Objective =>
The listing below contains a span that opens with the line containing "Turn this picture" and closes with the line containing "dryer, in millimetres.". Return that span exactly.
****************************************
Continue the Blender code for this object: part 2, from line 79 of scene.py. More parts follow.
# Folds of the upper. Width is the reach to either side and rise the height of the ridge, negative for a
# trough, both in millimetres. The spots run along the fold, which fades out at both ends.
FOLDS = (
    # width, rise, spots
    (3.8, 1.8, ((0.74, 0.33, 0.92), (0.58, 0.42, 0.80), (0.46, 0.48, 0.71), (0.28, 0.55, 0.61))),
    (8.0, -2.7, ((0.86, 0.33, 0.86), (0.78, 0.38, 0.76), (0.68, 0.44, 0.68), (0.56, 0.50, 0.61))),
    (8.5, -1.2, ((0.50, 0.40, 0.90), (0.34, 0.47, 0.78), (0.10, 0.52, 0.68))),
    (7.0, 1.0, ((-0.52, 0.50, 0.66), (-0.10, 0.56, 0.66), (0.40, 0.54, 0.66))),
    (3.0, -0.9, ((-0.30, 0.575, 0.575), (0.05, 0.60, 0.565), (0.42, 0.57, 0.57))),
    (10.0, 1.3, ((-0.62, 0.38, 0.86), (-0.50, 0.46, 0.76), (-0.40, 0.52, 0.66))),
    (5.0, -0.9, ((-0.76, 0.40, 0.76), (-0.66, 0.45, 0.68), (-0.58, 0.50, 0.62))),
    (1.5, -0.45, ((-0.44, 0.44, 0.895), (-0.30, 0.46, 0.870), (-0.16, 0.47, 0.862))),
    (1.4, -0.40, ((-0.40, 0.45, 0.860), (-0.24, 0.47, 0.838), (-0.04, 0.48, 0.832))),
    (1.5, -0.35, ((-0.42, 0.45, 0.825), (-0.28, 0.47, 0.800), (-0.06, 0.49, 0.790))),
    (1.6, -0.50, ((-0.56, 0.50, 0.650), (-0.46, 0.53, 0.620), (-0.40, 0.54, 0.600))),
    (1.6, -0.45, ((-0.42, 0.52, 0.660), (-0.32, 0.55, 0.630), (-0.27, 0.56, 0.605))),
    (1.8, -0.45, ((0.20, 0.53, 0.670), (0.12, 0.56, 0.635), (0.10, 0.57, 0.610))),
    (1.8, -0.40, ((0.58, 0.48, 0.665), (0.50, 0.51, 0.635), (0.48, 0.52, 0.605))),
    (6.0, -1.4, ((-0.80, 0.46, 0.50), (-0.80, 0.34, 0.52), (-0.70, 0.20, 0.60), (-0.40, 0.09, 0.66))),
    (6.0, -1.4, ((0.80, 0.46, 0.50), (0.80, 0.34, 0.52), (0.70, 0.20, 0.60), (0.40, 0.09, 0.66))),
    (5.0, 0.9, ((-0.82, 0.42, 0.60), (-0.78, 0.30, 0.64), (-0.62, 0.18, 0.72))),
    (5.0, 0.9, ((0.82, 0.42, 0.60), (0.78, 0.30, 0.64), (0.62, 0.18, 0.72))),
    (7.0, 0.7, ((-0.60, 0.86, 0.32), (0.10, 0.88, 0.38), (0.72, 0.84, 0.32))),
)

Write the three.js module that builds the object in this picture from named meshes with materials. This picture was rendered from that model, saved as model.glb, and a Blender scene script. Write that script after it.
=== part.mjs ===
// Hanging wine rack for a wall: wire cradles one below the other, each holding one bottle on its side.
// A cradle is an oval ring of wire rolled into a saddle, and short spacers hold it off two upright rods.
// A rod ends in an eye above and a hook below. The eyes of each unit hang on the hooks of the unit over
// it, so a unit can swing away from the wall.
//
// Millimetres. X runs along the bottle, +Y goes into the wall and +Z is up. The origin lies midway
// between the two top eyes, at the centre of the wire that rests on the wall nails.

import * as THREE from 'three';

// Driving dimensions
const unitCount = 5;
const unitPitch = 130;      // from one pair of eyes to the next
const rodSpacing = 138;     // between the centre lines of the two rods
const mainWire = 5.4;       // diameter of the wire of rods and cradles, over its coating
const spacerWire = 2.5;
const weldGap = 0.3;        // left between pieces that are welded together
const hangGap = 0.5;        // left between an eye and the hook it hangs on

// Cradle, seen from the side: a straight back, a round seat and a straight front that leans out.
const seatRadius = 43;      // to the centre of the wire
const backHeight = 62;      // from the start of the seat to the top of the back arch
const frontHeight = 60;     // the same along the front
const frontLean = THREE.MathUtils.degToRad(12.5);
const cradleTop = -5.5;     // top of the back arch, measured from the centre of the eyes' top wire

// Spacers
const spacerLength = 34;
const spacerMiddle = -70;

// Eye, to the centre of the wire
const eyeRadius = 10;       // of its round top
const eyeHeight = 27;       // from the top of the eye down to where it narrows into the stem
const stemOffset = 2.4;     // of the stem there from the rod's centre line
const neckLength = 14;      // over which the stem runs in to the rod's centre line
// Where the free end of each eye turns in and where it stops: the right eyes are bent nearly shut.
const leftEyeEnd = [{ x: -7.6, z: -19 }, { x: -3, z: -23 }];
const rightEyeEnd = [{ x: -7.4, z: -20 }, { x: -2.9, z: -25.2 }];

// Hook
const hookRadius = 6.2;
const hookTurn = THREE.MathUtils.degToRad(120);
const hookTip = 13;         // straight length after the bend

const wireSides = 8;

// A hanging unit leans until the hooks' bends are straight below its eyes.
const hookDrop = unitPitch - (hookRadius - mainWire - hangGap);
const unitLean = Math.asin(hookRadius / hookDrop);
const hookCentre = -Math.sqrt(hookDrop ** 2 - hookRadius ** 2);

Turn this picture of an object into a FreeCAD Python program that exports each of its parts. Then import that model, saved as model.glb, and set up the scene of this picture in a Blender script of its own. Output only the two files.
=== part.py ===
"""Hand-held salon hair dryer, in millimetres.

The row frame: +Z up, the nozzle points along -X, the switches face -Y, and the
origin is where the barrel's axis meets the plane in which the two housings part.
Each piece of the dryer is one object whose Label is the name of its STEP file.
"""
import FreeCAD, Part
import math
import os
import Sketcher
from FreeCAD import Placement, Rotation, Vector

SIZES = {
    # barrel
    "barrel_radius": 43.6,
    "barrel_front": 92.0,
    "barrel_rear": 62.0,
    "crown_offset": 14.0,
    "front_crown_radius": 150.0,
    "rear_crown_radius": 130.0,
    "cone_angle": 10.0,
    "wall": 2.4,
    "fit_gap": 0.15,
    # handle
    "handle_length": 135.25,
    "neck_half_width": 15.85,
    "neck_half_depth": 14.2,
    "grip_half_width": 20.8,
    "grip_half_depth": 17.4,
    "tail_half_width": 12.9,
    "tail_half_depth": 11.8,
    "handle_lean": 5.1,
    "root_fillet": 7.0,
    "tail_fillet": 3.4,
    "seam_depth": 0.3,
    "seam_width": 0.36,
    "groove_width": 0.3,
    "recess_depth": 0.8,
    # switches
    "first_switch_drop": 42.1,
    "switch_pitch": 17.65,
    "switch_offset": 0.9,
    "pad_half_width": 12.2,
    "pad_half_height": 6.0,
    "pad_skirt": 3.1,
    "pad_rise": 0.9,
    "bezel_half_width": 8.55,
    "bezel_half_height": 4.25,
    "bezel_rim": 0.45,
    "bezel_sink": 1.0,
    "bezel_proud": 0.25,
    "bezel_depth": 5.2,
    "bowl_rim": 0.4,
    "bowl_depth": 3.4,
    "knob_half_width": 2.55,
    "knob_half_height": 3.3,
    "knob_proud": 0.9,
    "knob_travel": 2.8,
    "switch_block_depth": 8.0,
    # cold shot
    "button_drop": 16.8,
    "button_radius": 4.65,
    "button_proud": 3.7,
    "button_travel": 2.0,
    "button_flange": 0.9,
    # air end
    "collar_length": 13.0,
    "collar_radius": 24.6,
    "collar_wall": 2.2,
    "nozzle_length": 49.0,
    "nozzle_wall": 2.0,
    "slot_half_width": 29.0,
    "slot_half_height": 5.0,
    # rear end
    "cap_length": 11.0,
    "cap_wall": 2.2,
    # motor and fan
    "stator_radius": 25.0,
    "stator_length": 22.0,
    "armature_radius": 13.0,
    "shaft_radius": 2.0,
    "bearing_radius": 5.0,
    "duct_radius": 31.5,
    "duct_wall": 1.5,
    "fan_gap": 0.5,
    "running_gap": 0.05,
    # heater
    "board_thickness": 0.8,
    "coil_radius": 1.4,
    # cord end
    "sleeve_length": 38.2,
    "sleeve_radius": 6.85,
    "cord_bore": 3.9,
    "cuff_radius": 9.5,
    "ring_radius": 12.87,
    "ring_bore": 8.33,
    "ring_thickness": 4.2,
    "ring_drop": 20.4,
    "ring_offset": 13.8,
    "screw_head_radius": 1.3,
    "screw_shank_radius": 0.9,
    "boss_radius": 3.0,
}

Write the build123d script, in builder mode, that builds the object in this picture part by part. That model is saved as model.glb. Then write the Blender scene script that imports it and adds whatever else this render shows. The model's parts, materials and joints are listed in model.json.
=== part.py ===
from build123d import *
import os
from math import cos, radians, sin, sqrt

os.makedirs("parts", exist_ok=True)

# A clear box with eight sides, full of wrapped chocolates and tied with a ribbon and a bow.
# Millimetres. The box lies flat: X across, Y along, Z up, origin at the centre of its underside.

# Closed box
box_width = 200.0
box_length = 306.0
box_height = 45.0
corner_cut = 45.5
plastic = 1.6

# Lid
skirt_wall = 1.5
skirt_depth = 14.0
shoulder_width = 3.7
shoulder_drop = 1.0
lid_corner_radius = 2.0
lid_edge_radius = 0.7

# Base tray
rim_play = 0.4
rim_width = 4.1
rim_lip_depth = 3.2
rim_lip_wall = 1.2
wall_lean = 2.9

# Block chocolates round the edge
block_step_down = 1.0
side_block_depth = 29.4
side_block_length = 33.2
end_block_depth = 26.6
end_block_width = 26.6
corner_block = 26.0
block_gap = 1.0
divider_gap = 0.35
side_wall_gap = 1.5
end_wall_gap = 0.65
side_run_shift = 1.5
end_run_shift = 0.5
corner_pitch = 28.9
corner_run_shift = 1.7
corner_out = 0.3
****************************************
Written response =>
Turn this picture of an object into a FreeCAD Python program that exports each of its parts. Then import that model, saved as model.glb, and set up the scene of this picture in a Blender script of its own. Output only the two files.
=== part.py ===
"""Hand-held salon hair dryer, in millimetres.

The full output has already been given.